In group settings, actively draw remote participants into discussions. It’s easy for virtual attendees to fade into the background during hybrid meetings. Call on people by name, leave pauses for input, and make sure remote team members have the same opportunity to contribute as those in the room. Small structural choices, like having everyone join from their own laptop even when some people are in the office, can level the playing field significantly.

Employee resource groups and peer networks also help remote workers feel connected to the broader organization. Encourage participation and, where possible, facilitate informal social touchpoints that aren’t purely work-related. Belonging doesn’t happen automatically when someone works from a home office. It happens when their manager makes inclusion a habit rather than an afterthought.

Give Feedback That Actually Helps

Feedback is one of the most direct forms of support a manager can offer, but only when it’s specific, timely, and delivered in a way that respects the person receiving it. Vague praise (“great job”) and delayed criticism (saving everything for an annual review) are both missed opportunities.
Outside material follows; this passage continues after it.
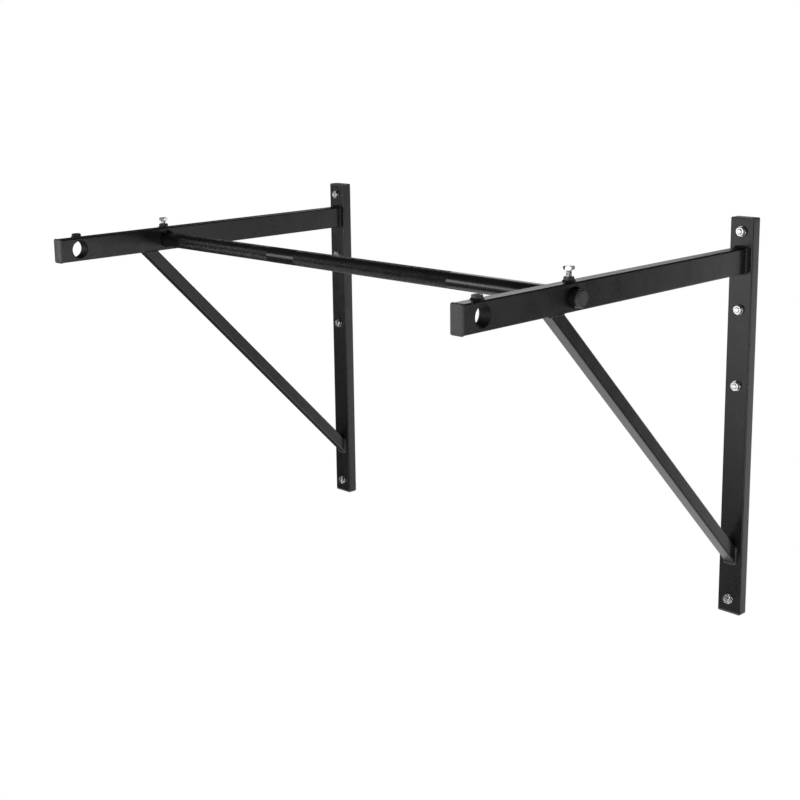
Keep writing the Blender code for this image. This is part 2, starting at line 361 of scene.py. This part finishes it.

When someone handles a situation well or completes quality work, say so in real time and explain what specifically they did right. “The way you restructured that client proposal made the pricing section much clearer” is infinitely more useful than “nice work.” It tells the person what to keep doing.

Constructive feedback works the same way. Be direct about what needs to change, explain the impact, and offer support in getting there. Delivering this kind of feedback in a private one-on-one, rather than in front of the team, preserves the psychological safety you’ve worked to build. The goal is a conversation, not a verdict. Ask the employee how they see the situation and what would help them improve. You’ll often learn something about a process gap or resource shortage you didn’t know about.

The thread connecting all of these practices is attention. Employees don’t need a perfect manager. They need one who listens, follows through, and consistently demonstrates that their well-being and growth are priorities worth protecting.